We’ve all been mean girl-ed. That specific girl or group of girls that for some reason are just out to make your life a living hell.
I was on the receiving end of being mean girl-ed a lot, however, I am ashamed to say that I have also been on the giving side. Now, my good old friend anxiety likes to visit me pretty often at night. Sometimes I lay awake and think about all the bad choices I made in my life. Recently, I laid awake at night thinking about exactly what it was that caused me to be the mean girl. In each case there was one constant, these girls had something I envied. They had something I wanted so bad but couldn’t have, and this made me bitter.

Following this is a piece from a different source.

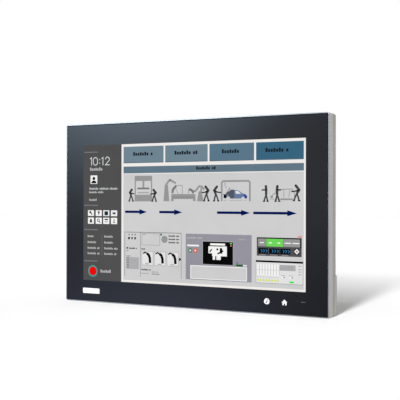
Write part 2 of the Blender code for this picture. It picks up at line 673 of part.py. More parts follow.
def build():
    light_metal = material("cast_aluminium", (0.42, 0.41, 0.39), 0.45, 0.6)
    dark_metal = material("painted_aluminium", (0.34, 0.335, 0.32), 0.5, 0.5)
    plated = material("plated_steel", (0.6, 0.6, 0.58), 0.3, 1.0)
    glass = material("black_printed_glass", (0.02, 0.022, 0.026), 0.08)
    clear = material("clear_acrylic", (0.8, 0.85, 0.85), 0.1)
    display = material("display_glass", (0.05, 0.06, 0.07), 0.2)
    film = material("film", (0.75, 0.75, 0.78), 0.5)
    foam = material("black_foam", (0.03, 0.03, 0.03), 0.9)
    rubber = material("black_rubber", (0.03, 0.03, 0.03), 0.7)
    board = material("circuit_board", (0.02, 0.16, 0.07), 0.5)
    chip = material("dark_resin", (0.04, 0.04, 0.045), 0.45)
    copper = material("copper", (0.72, 0.35, 0.2), 0.3, 1.0)
    plastic = material("black_plastic", (0.05, 0.05, 0.05), 0.5)
    label = material("blank_label", (0.75, 0.75, 0.74), 0.5)

    front_frame(light_metal)
    glass_stack(glass, film, foam, board, clear)
    display_module(plated, display, film, clear, board, label)
    display_brackets(plated)
    rear_housing(dark_metal)
    connector_bay(dark_metal)
    seal_band("housing_seal", 0.0, rubber)
    case_fasteners(plated)
    vesa_inserts(plated)
    electronics(board, chip, copper, plastic, plated)
    connectors(board, plastic, plated)
    connector_cover(dark_metal, rubber, plated)
    storage(dark_metal, plated, chip, plated)
    power_button(plated, plastic)
    rear_fittings(plated, plastic, label)


for old in list(bpy.data.objects):
    bpy.data.objects.remove(old)
PANEL = collection("hmi_touch_panel")
CUTTERS = collection("cutters")
build()
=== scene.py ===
import json
import math
import random

import bmesh
import bpy
from mathutils import Matrix, Vector

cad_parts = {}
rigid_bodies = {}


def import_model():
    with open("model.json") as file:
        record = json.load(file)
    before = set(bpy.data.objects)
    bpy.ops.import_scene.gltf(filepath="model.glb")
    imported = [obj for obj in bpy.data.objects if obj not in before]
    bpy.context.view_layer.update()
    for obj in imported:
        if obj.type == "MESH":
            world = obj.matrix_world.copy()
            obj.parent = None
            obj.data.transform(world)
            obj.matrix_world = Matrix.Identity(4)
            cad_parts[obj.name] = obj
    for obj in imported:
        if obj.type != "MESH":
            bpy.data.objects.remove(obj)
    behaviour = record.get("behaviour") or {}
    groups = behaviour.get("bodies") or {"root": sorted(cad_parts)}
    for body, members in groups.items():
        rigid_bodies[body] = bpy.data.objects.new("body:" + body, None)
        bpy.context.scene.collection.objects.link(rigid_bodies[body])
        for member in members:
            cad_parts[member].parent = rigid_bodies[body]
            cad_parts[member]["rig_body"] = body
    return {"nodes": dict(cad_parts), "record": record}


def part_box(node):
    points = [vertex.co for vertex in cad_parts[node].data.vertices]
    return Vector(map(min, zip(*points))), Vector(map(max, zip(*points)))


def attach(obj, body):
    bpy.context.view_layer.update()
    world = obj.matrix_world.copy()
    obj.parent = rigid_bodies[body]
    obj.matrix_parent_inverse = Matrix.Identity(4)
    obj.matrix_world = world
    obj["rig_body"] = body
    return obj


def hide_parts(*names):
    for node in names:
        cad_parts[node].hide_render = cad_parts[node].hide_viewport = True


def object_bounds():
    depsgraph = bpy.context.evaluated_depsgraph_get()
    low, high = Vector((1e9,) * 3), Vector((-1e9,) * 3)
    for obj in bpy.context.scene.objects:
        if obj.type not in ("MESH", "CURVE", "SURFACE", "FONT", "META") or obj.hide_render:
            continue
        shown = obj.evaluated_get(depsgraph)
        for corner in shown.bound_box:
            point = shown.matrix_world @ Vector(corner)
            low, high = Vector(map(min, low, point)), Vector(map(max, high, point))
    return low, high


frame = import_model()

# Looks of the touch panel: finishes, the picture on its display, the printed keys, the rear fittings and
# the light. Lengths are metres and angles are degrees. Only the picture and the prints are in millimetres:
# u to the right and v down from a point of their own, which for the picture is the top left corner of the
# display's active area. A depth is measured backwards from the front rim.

case_low, case_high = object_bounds()

# ---- sizes ----
MM = 0.001
FRONT_Y = case_low.y
GLASS_LOW, GLASS_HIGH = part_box("cover_glass")
MIDDLE = (GLASS_LOW.z + GLASS_HIGH.z) / 2
DISPLAY_WIDTH = 476.64
DISPLAY_HEIGHT = 268.11
TOUCH_KEYS = (164.4, 198.7, 233.6)     # millimetres to the right of the middle of the glass
LAYER = 0.00002                        # one layer of a picture over the one under it
WORD_BLOCKS = (1.0, 0.72, 0.72, 0.9, 0.72)   # blocks that stand for writing: their heights in turn,
BLOCK_WIDTH = 0.55                     # their width and gaps, all as shares of a line's height
LETTER_GAP = 0.16
WORD_GAP = 0.75
LETTERS = 7                            # blocks in a word
ROUND = 48                             # sides of a turned piece
CORNER_STEPS = 4                       # sides of a rounded corner in a picture
SHARP = 40                             # an edge that turns more than this is broken
BAY_BRIGHT_FROM = 0.0335               # depth behind which the connector bay's sides get a painted highlight, a brighter copy of its cast metal
CASE_DEPTH = 0.0340                    # front rim to the slim rear face
MAINBOARD_FACE = 0.0377                # depths just behind three boards, where their small parts stand
TIMING_BOARD_FACE = 0.0189
IO_BOARD_FACE = 0.0240
KEY_BOARD_FACE = 0.0054                # front face of the touch key board, which carries gilt rings

# ---- camera, fitted to the photograph ----
CAMERA_AZIMUTH = 29.04
CAMERA_ELEVATION = -0.06
CAMERA_ROLL = 0.12
CAMERA_DISTANCE = 1.5982
CAMERA_LENS = 77.64
CAMERA_AIM = (0.0285, 0.0, 0.0257)   # from the middle of the glass

# ---- light ----
KEY_AZIMUTH = 6.0
KEY_WIDTH = 7.0
KEY_ELEVATIONS = (22, 26, 32, 39, 48, 60)
KEY_SHARE = 0.350              # what each of them adds on the floor
AMBIENT = 0.42                 # the white room as matt surfaces see it
FLOOR_GREY = (246, 246, 246)

# What the glass mirrors: a dark card, and over it a window, a table and a strip of wall. Each is a soft lobe
# with an azimuth, an elevation and a sharpness.
CARD_LIGHT = (0.28, 0.30, 0.36)
CARD_FACING = (-29, 0)
CARD_FULL = 24
CARD_GONE = 36
WINDOW_LIGHT = (12.5, 15.6, 19.1)
WINDOW_LOBE = (-33, 13, 82.0)
WINDOW_MOST = 0.55
TABLE_LIGHT = (2.2, 2.5, 3.6)
TABLE_LOBE = (-32, -12, 90.0)
WALL_LIGHT = (1.42, 1.45, 1.66)
WALL_LOBE = (-21, 1, 200.0)
COLOUR_A, COLOUR_B, COLOUR_MIXED = 6, 7, 2   # the colour sockets of Blender's Mix node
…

When I say they had things, this could mean a multitude of things. Sometimes it was a boy, a skill or talent, a mutual friend, or even just an attitude or confidence. In short, it was jealousy. Because I was jealous and unhappy with myself, I went out of my way to try to make others feel the same. It’s sad really. Sad that we as individuals feel that if we tear others down, that we can somehow build ourselves up. Not only is it sad, but its wrong.
The hardest part about writing this post is the absolute honesty I had to have with myself. We don’t want to think of ourselves as bad people, but sometimes being honest about the bad things we have done can be the most freeing experience. To those I have mean girl-ed in the past, I’m sorry. And to those who have mean girl-ed me, I forgive you. Jealous is a natural emotion, and younger me was uneducated in how to deal with it. I can only assume that the same is said for everyone else.
My resolution of this new year is to build more people up and try to work past my negative thoughts because positivity promotes positivity.